We are walking battlefields. Daily we fight against good and evil, right and wrong. Most of the time we don’t think about it in these terms. However, daily we make choices either for the better or the worse. This is the case in the heart of every believer. The Christian life is daily warfare against sin, the devil and our flesh. This is why God has given us spiritual protection against such attacks. We must be protected by the armour of God. In Eph 6 the Bible says, “Put on the whole armour of God that ye may be able to stand against the wiles of the devil.” Speaking from a personal perspective, I cannot believe in something just for the sake of believing it. There must be a reason or reasons to affirm a moral or idea. In the case there be any doubt, there must be sound logical grounds for me to accept something. In the case of trusting God, there are many reasons I trust Him and live for the truth of Christ. Daily, God gives me the ability to draw breathe and provides me with new blessings. Every day of my life I see God’s love and grace poured out on all mankind. I see His awesome power in creation and mercy toward the wicked. One of God’s ways of taking care of His people is by the spiritual armour we have just read about in the quote from Ephesians.

In verse 12 God teaches us the fact that our greatest battle is against mere flesh and blood, but spiritual wickedness and the powers of darkness. The enemy of mankind is sin. Therefore, we as children of God must put on our armour. The breastplate of righteousness, and the helmet of salvation. Not forgetting the sword of the spirit, that is the Word of God. Faith in God is our shield and our defence against spiritual attacks. Be watchful, the forces of evil are at work in the world today, and the god of this world is more than happy to go after God’s people. The sword of the spirit, that is the Word of God is the soldier of God’s weapon against attacks from Satan. I cannot stress that more. So, friends, know your bible. Read your Bible, commit it to memory and above all love your Bible. Make Scripture part of your daily joys. Learn to use your sword correctly and apply it to your heart. As a child of the living God face your battles in Christ and under his loving protection. We can either die on the battlefield of sin or have the victory over the control and demands of sin. Christ, who defeated death, the enemy of souls at the cross is more than willing to give men and women the victory over sin.

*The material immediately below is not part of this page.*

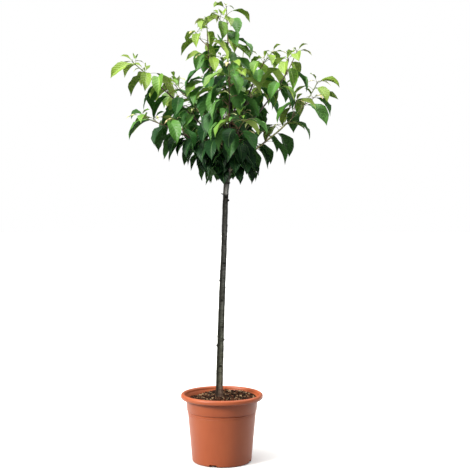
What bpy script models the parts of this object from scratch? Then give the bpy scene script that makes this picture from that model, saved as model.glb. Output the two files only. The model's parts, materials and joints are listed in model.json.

We will indeed lose the battle if we don’t submit to the Prince of peace, the One and only God that can triumph. The soul that gladly waves the white flag of surrender to the Lord Jesus Christ is happy. What I mean by this is this, before we became a Christian, we were children of disobedience and proud members of sins army. Until we waved the white flag and enlisted in Christ’s infantry we were on the side of iniquity, the system of the world is our foe. James warns in chapter 4 of his letter that friendship with the world is enmity with God. The soul that flirts with this cruel mistress is playing with fire.

Let us be those who fight for the King of Heaven against the prince of darkness. Notice the fact that the Bible uses the term “King” for Christ and “prince” for the evil one. A King is much higher, more powerful and has ultimate authority. Are you a true patriot of the Heavenly nation? Do you regard it an honour and privilege to be a member of this Holy Kingdom above? The Church are heirs of God’s blessings and have a glorious reward in glory above. Our privilege was purchased by Christ’s blood. Sin’s guilt and shame were driven into the guiltless Saviour as he wore the crown of thorns. By Christ’s blood, men and women are made free, his nails sealed our pardon. Christ who will clothe the saints of God in robes of righteousness and purity will present us faultless before the throne of God. What a Saviour is he who made sinful men and women his treasure and pleasure. May we never forget what Christ has done for the Church.

“For thou hast girded me with strength unto the battle:
thou hast subdued under me those that rose up against me.”

Psalm 18:39​


----------